Olaf Jacobi ist Venture Partner bei Target Partners (München) und investiert als Business Angel in Internet- und IT-Startups.

Rolf Mathies, Mitgründer von Earlybird: „Auf die deutliche Verschärfung der Krise reagieren wir, indem wir uns mit unseren reifen Firmen auf ein langsameres Wachstum und damit auf eine längere Zeit bis zum Exit vorbereiten. Wichtig ist, dass die Firmen weiterhin einen positiven Cash-Flow verzeichnen. Dafür ist es nötig, jeden Euro zweimal umzudrehen.“

Florian Schweitzer, Partner bei BrainsToVentures: „Wenn Business Angels und Risikokapitalgeber jetzt neu investieren, müssen sie sicherstellen, dass das Kapital auch wirklich 24 Monate reicht – das war bis vor drei Monaten noch ganz anders.“

Olaf Jacobi, Partner bei Target Partners: „Es ist natürlich ein Problem, dass weniger Finanzmittel im Umlauf sind – das bedeutet, dass ein junges Unternehmen noch schneller profitabel werden muss. Und Unternehmen, die vor einer Finanzierungsrunde stehen, müssen Geschäftsmodelle präsentieren, die monetarisierbar sind. Wer das nicht schafft, bekommt nur schwer eine Folgefinanzierung.“

Oliver Samwer, Mitgründer des European Founders Fund : „Natürlich gehen wir selektiver vor und schauen, ob das Geschäftsmodell krisensicher ist. Wer auf Werbung setzt ist jetzt am anfälligsten. Wir glauben jedoch, dass der Internetmarkt weiter wachsen wird und investieren trotzdem, die Frage ist nur, zu welchem Preis.“

2. Auch nach dem Platzen der New-Economy-Blase im Jahr 2000 mussten viele Internet-Unternehmen aufgeben. Was ist heute anders?

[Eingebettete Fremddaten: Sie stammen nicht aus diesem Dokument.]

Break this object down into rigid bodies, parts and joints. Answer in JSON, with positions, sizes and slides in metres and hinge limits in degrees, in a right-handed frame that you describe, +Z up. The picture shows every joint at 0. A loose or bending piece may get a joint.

Christian Leybold, Principal bei BV Capital: „Im Gegensatz zum ersten Hype im Jahr 2000 sterben die Internetfirmen dieses Mal eher einen leisen Tod – wenn sie denn überhaupt sterben. Manche Internetgründer verkaufen ihr Projekt bei Ebay. Andere lassen es nebenher weiterlaufen und machen gleichzeitig einen anderen Job. Das funktioniert, weil eine Internetfirma heute viel günstiger zu unterhalten ist: Die Software ist billiger, die Kosten für Server und Bandbreite sind viel niedriger und man kann schneller kleine Beträge verdienen. Man kommt mit wenig Geld weiter.“

Rolf Mathies: „Der Shake-Out bei Web 2.0 wird durch die Krise schneller gehen: Diejenigen, die kein Geld verdienen, werden wieder verschwinden. Und es gibt eine Menge kleiner Firmen, deren Geschäftsmodelle noch nicht ausgereift sind. Dennoch wird das eine kleinere, moderatere Welle als im Jahr 2000, weil Gründer und Kapitalgeber viel vorsichtiger und erfahrener geworden sind. Auch damals hat sich die Spreu vom Weizen getrennt – und die Firmen, die das überlebt haben, haben heute eine gute Marktposition.“

3. Wie sollten junge Unternehmer jetzt reagieren?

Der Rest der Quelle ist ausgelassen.